In an attempt to satisfy requirements of the current MAP-21 highway funding law, the Federal Motor Carrier Safety Administration says it is checking the feasibility of producing a required entry-level driver training rule as a “negotiated rulemaking,” or “reg neg.”
The reg neg would allow stakeholders to participate in the rulemaking process as a means to expedite the creation of the rule.
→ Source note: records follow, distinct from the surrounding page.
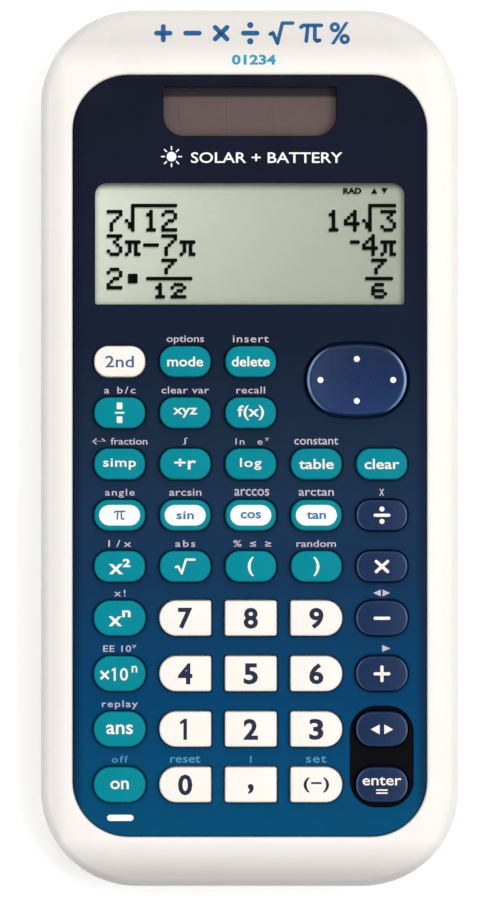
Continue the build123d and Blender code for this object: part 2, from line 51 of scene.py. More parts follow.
# ---------------------------------------------------------------- where things are
PLATE_ENDS = (-76 * MM, 74 * MM)  # the keypad plate's near and far ends, for its paint
PLATE_SIDE = 32.0 * MM  # where painted shade starts to darken the plate towards its sides
PAD_ENDS = (6.4 * MM, 20.4 * MM)  # the navigation pad's near and far ends
DISPLAY_SIDES = (-31 * MM, 31 * MM)
DISPLAY_HOOD = (50.3 * MM, 51.9 * MM)  # the band at the display's far edge that its frame shades
CELL_HOOD = (68.5 * MM, 69.3 * MM)  # the same on the solar cell
CELL_STRIP = 9.2 * MM  # the width of the solar cell's strips
DOT_PITCH = 0.596 * MM
glass_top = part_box("lcd_glass")[1].z
toggle_box, enter_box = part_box("key_toggle"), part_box("key_enter")
SURROUND_X = (toggle_box[0].x + toggle_box[1].x) / 2  # the sunk field round those two keys
SURROUND_Y = (toggle_box[0].y + enter_box[1].y) / 2
SURROUND_HALF = (6.25 * MM, 9.95 * MM)
SURROUND_CORNER = 5.2 * MM


# ---------------------------------------------------------------- node helpers
def srgb(red, green, blue):
    """A linear colour from 8-bit sRGB values."""

    def linear(value):
        value /= 255
        return value / 12.92 if value <= 0.04045 else ((value + 0.055) / 1.055) ** 2.4

    return (linear(red), linear(green), linear(blue), 1.0)


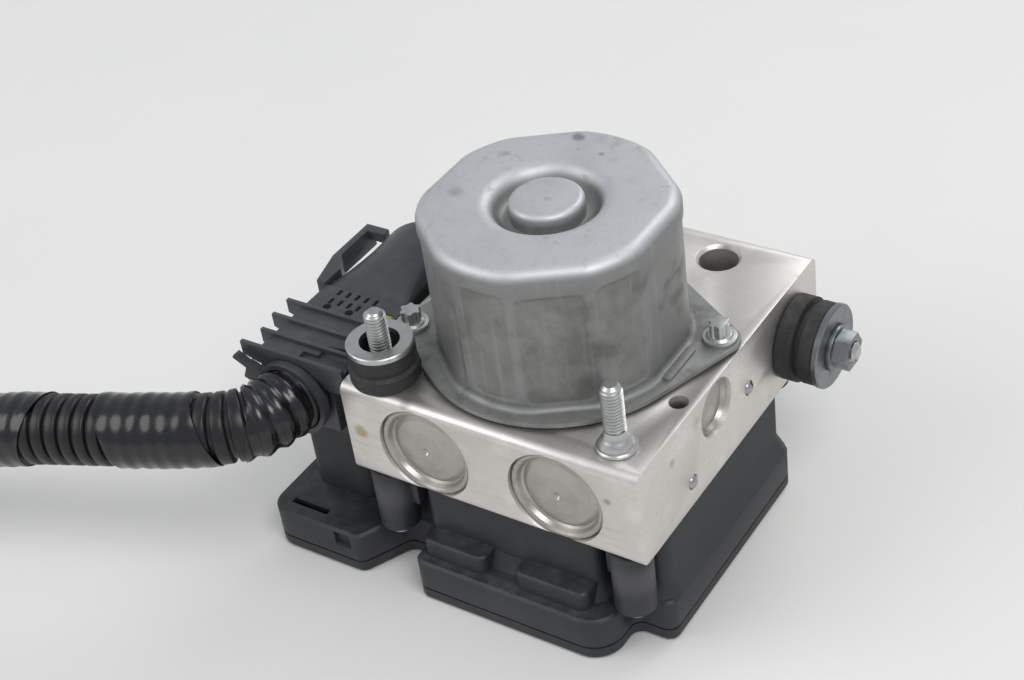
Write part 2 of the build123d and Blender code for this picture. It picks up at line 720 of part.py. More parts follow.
def accumulator_set(x):
    """Cap, piston and spring of one low-pressure accumulator at a place along the front face."""
    inward = (0, 1, 0)
    cap = lathe(
        [
            (0, 2.0), (0.5, 2.0), (1.2, 1.2), (6.0, 1.4), (9.8, 2.2), (11.2, 2.9), (11.8, 2.4),
            (12.4, 1.2), (12.9, 0.8), (13.5, 0.8), (ACC_CAP_R - 0.3, 1.3), (ACC_CAP_R, 2.2),
            (ACC_CAP_R, ACC_CAP_L), (0, ACC_CAP_L),
        ],
        (x, FRONT, ACC_Z), inward, (1, 0, 0),
    )
    piston_r = ACC_BORE_R - FIT
    piston = lathe(
        [
            (0, 3.0), (piston_r - 2.4, 3.0), (piston_r - 2.4, 0), (piston_r, 0), (piston_r, 3.2),
            (piston_r - 0.9, 3.2), (piston_r - 0.9, 5.4), (piston_r, 5.4), (piston_r, ACC_PISTON_L - 0.6),
            (piston_r - 0.6, ACC_PISTON_L), (0, ACC_PISTON_L),
        ],
        (x, PISTON_Y, ACC_Z), inward, (1, 0, 0),
    )
    spring_r = ACC_BORE_R - 3.2
    wire = 1.4
    turns = 6
    pitch = (SPRING_GAP + 3.0 - wire) / turns
    stations = []
    for n in range(turns + 1):
        stations.append((spring_r, n * pitch + wire))
        stations.append((spring_r - 0.5, n * pitch + wire + 0.3))
    outer = [(spring_r, 0)] + stations[:-1]
    inner = [(radius - wire, height) for radius, height in reversed(outer)]
    spring = lathe(outer + inner, (x, CAP_BACK, ACC_Z), inward, (1, 0, 0))
    return cap, piston, spring


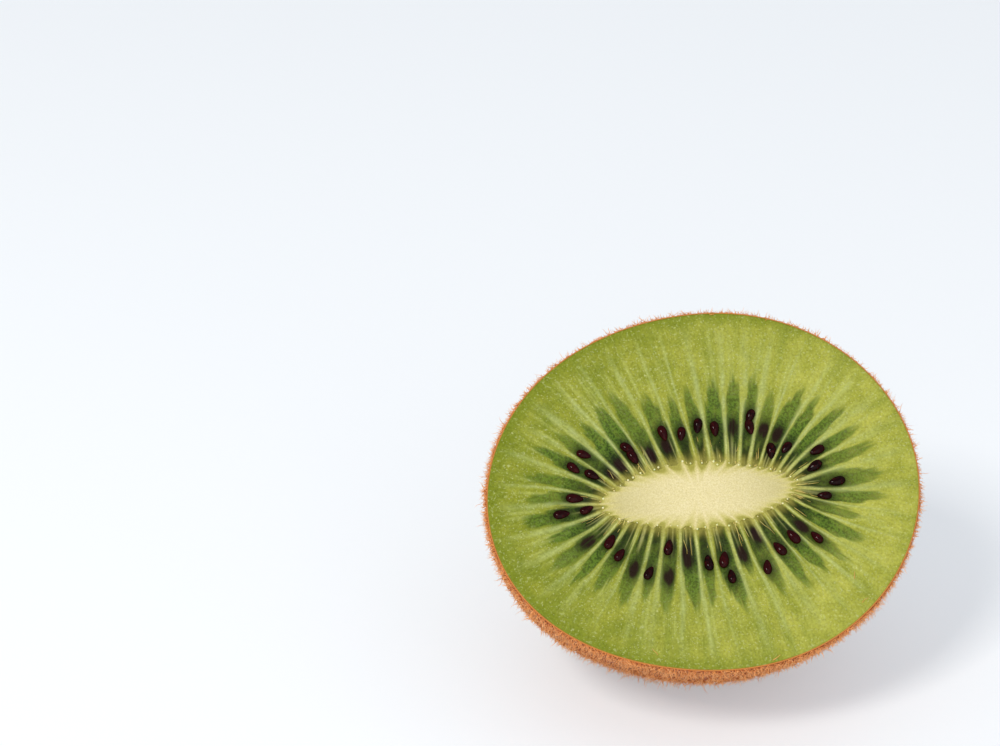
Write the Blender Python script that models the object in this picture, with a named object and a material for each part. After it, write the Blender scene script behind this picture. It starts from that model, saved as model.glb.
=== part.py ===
# Half of a kiwi fruit, cut across its middle and lying on its rounded side.
#
# The half is worked out in an upright frame of its own, with the cut in the
# plane z = 0 and the blossom end below it. It is then leaned over the way a
# half comes to rest, flattened a little where it touches the table, and moved
# so that the origin lies under the middle of its box.

import math

import bmesh
import bpy
import numpy as np
from mathutils import Matrix, Vector

# Driving dimensions, in metres and degrees.
CUT_LENGTH = 0.0514        # the cut's long way
CUT_WIDTH = 0.0443         # the cut's short way
HALF_LENGTH = 0.0298       # from the cut to the blossom end
SIDE_FULLNESS = 2.05       # exponent of the side's curve; 2 is an ellipse
LEAN = 40.0                # how far the cut tips forward, towards -Y
ROLL = 9.2                 # how far the cut's long way turns within the cut
REST_DEPTH = 0.00035       # how much of the lowest point the table flattens

# The outline's waves: crests in one turn, height as a share of the radius,
# and the angle of one crest from the long way. They fade towards the end.
OUTLINE_WAVES = (
    (3, 0.0100, 59.0),
    (4, 0.0038, 27.0),
    (5, 0.0025, -10.5),
)

# The blossom end: a low knob that stands in a shallow ring.
KNOB_RADIUS = 0.0022
KNOB_HEIGHT = 0.0008
RING_RADIUS = 0.0060
RING_DEPTH = 0.0006

# How finely the surface is divided.
TURN_STEPS = 88
SIDE_STEPS = 22
SIDE_STEPS_END = 80.0      # degrees down the side where the end's rings start
KNOB_STEPS = 7
CUT_STEPS = 4

SKIN_COLOUR = (0.33, 0.19, 0.08, 1.0)
FLESH_COLOUR = (0.36, 0.47, 0.07, 1.0)


def outline_radius(turn, spread):
    """Distance from the axis at angle `turn`, for a ring `spread` times the cut's size."""
    half_length = CUT_LENGTH / 2
    half_width = CUT_WIDTH / 2
    ellipse = half_length * half_width / np.hypot(
        half_width * np.cos(turn), half_length * np.sin(turn))
    waves = sum(
        height * np.cos(crests * (turn - math.radians(crest_angle)))
        for crests, height, crest_angle in OUTLINE_WAVES)
    return spread * ellipse * (1 + spread * waves)


def ring(turn, spread, depth):
    """Points of one ring round the axis, at the given size and depth below the cut."""
    radius = outline_radius(turn, spread)
    return np.column_stack((
        radius * np.cos(turn),
        radius * np.sin(turn),
        np.full_like(turn, -depth)))


def end_relief(radius):
    """How far the blossom end stands out from the smooth curve, at a distance from the axis."""
    knob = KNOB_HEIGHT * math.exp(-(radius / KNOB_RADIUS) ** 2)
    hollow = RING_DEPTH * math.exp(-(radius / RING_RADIUS) ** 2)
    return knob - hollow


def side_rings(turn):
    """Rings from the edge of the cut down to the blossom end."""
    angles = np.concatenate((
        np.linspace(0.0, SIDE_STEPS_END, SIDE_STEPS, endpoint=False),
        np.linspace(SIDE_STEPS_END, 90.0, KNOB_STEPS, endpoint=False)))
    for angle in np.radians(angles):
        spread = math.cos(angle) ** (2 / SIDE_FULLNESS)
        fall = math.sin(angle) ** (2 / SIDE_FULLNESS)
        depth = HALF_LENGTH * fall + end_relief(spread * CUT_WIDTH / 2)
        yield ring(turn, spread, depth if angle > 0 else 0.0)


def cut_rings(turn):
    """Rings inside the edge of the cut, from the innermost outwards."""
    for step in range(1, CUT_STEPS):
        yield ring(turn, step / CUT_STEPS, 0.0)


def bridge(bm, upper, lower):
    """Faces between two rings, pointing away from the solid."""
    count = len(upper)
    for i in range(count):
        j = (i + 1) % count
        bm.faces.new((upper[i], lower[i], lower[j], upper[j]))


def close(bm, rim, point, outward_order):
    """A fan of triangles from a ring to one point."""
    tip = bm.verts.new(point)
    count = len(rim)
    for i in range(count):
        j = (i + 1) % count
        corners = (rim[i], rim[j], tip) if outward_order else (rim[j], rim[i], tip)
        bm.faces.new(corners)


def upright_half():
    """The half as a closed mesh, cut uppermost."""
    turn = np.linspace(0.0, 2 * math.pi, TURN_STEPS, endpoint=False)
    loops = [*cut_rings(turn), *side_rings(turn)]
    bm = bmesh.new()
    rows = [[bm.verts.new(point) for point in loop] for loop in loops]
    for inner, outer in zip(rows, rows[1:]):
        bridge(bm, inner, outer)
    close(bm, rows[0], (0.0, 0.0, 0.0), True)
    end = -(HALF_LENGTH + end_relief(0.0))
    close(bm, rows[-1], (0.0, 0.0, end), False)
    return bm


def lay_down(bm):
    """Leans the half over, flattens its lowest point and stands it on z = 0."""
    pose = Matrix.Rotation(math.radians(LEAN), 4, "X") @ Matrix.Rotation(math.radians(ROLL), 4, "Z")
    bmesh.ops.transform(bm, matrix=pose, verts=bm.verts)

    table = min(vert.co.z for vert in bm.verts) + REST_DEPTH
    everything = [*bm.verts, *bm.edges, *bm.faces]
    bmesh.ops.bisect_plane(
        bm, geom=everything, dist=1e-7, clear_inner=True,
        plane_co=(0.0, 0.0, table), plane_no=(0.0, 0.0, 1.0))
    open_edges = [edge for edge in bm.edges if edge.is_boundary]
    bmesh.ops.contextual_create(bm, geom=open_edges)

    low = Vector(min(vert.co[axis] for vert in bm.verts) for axis in range(3))
    high = Vector(max(vert.co[axis] for vert in bm.verts) for axis in range(3))
    middle = (low + high) / 2
    bmesh.ops.translate(bm, vec=(-middle.x, -middle.y, -low.z), verts=bm.verts)


def food_material(name, colour, roughness):
    material = bpy.data.materials.new(name)
    material.use_nodes = True
    shader = material.node_tree.nodes["Principled BSDF"]
    shader.inputs["Base Color"].default_value = colour
    shader.inputs["Roughness"].default_value = roughness
    shader.inputs["Metallic"].default_value = 0.0
    return material


def paint_cut(mesh):
    """Gives the cut its flesh colour; it is the one flat face that faces forward and up."""
    lean = math.radians(LEAN)
    cut_normal = Vector((0.0, -math.sin(lean), math.cos(lean)))
    for polygon in mesh.polygons:
        polygon.material_index = 1 if polygon.normal.dot(cut_normal) > 0.9999 else 0


def add_half():
    bm = upright_half()
    lay_down(bm)
    mesh = bpy.data.meshes.new("kiwi_half")
    bm.to_mesh(mesh)
    bm.free()
    mesh.materials.append(food_material("furry_skin", SKIN_COLOUR, 0.85))
    mesh.materials.append(food_material("cut_flesh", FLESH_COLOUR, 0.35))
    paint_cut(mesh)
    mesh.shade_smooth()
    mesh.set_sharp_from_angle(angle=math.radians(35))
    half = bpy.data.objects.new("kiwi_half", mesh)
    bpy.context.scene.collection.objects.link(half)
    return half


for old in list(bpy.data.objects):
    bpy.data.objects.remove(old, do_unlink=True)

add_half()
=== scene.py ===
import bpy
import numpy as np
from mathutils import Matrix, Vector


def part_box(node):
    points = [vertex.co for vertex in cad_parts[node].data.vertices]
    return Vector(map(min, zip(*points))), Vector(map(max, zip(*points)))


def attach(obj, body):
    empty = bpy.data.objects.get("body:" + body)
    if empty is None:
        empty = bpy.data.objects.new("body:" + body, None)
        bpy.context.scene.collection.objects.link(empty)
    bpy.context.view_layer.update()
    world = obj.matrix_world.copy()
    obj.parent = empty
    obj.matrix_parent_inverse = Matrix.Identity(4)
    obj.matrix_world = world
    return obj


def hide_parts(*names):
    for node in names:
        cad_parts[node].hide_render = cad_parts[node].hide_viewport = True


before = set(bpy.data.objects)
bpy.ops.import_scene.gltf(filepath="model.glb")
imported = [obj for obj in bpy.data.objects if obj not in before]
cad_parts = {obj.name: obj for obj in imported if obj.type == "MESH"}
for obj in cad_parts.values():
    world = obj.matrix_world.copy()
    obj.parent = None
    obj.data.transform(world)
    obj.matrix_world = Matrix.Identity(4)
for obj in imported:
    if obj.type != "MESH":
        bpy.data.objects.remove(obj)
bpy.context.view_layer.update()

from types import SimpleNamespace
from mathutils import Matrix, Vector

mm = 0.001


def addPiece(name, points, quads, triangles=None, values=None, uv=None):
    # one mesh from whole arrays: points (n, 3), four-cornered and three-cornered faces,
    # values as {name: one number or one vector for each point}, uv as one pair for each point
    triangles = np.zeros((0, 3), int) if triangles is None else triangles
    corners = np.concatenate((quads.ravel(), triangles.ravel()))
    sizes = np.concatenate((np.full(len(quads), 4), np.full(len(triangles), 3)))
    mesh = bpy.data.meshes.new(name)
    mesh.vertices.add(len(points))
    mesh.vertices.foreach_set("co", np.asarray(points, np.float32).ravel())
    mesh.loops.add(len(corners))
    mesh.loops.foreach_set("vertex_index", corners.astype(np.int32))
    mesh.polygons.add(len(sizes))
    mesh.polygons.foreach_set("loop_start", (np.cumsum(sizes) - sizes).astype(np.int32))
    mesh.update(calc_edges=True)
    for label, column in (values or {}).items():
        column = np.asarray(column, np.float32)
        kind, field = ("FLOAT", "value") if column.ndim == 1 else ("FLOAT_VECTOR", "vector")
        mesh.attributes.new(label, kind, "POINT").data.foreach_set(field, column.ravel())
    if uv is not None:
        layer = mesh.uv_layers.new(name="OFBake")
        layer.data.foreach_set("uv", np.asarray(uv, np.float32)[corners].ravel())
    mesh.validate()
    mesh.shade_smooth()
    piece = bpy.data.objects.new(name, mesh)
    bpy.context.scene.collection.objects.link(piece)
    return piece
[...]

FMCSA says participants could include “driver organizations, driver training organizations, [carriers], industry associations, state licensing agencies, state enforcement agencies, labor unions, safety advocacy groups and insurance companies.”
FMCSA’s proposed reg neg plan is accepting public comment on regulations.gov for 30 days, beginning Aug. 19. Click here to submit a comment.
The agency has hired a convener to talk with interested parties about their ability to participate, it says.
To begin work on a reg neg rule for entry-level driver training, the agency says it needs to determine whether it can form an “appropriate advisory committee…that would fairly represent all affected interests.”
The convener hired by the agency — Richard Parker of the University of Connecticut School of Law — will be tasked with doing that, and he’ll submit a report to the agency on his findings.
The agency says if it does proceed with the reg neg process, it will establish a committee, per federal law, and publish a notice stating it will be taking comment on membership.
FMCSA had a rulemaking in the works until Sept. 2013, when it was pulled from its docket, based on changes required by MAP-21 and feedback from the agency’s Motor Carrier Safety Advisory Committee.
The agency published that proposed rule in 2007, but never issued a final rule after accepting public comment.
That rule would have set standards for classroom training and behind-the-wheel training, and it would have barred states from issue CDLs unless applicants presented a valid certificate from an accredited training institution or program, the agency says.
MAP-21 required the agency to produce the rule by Oct. 1 of last year.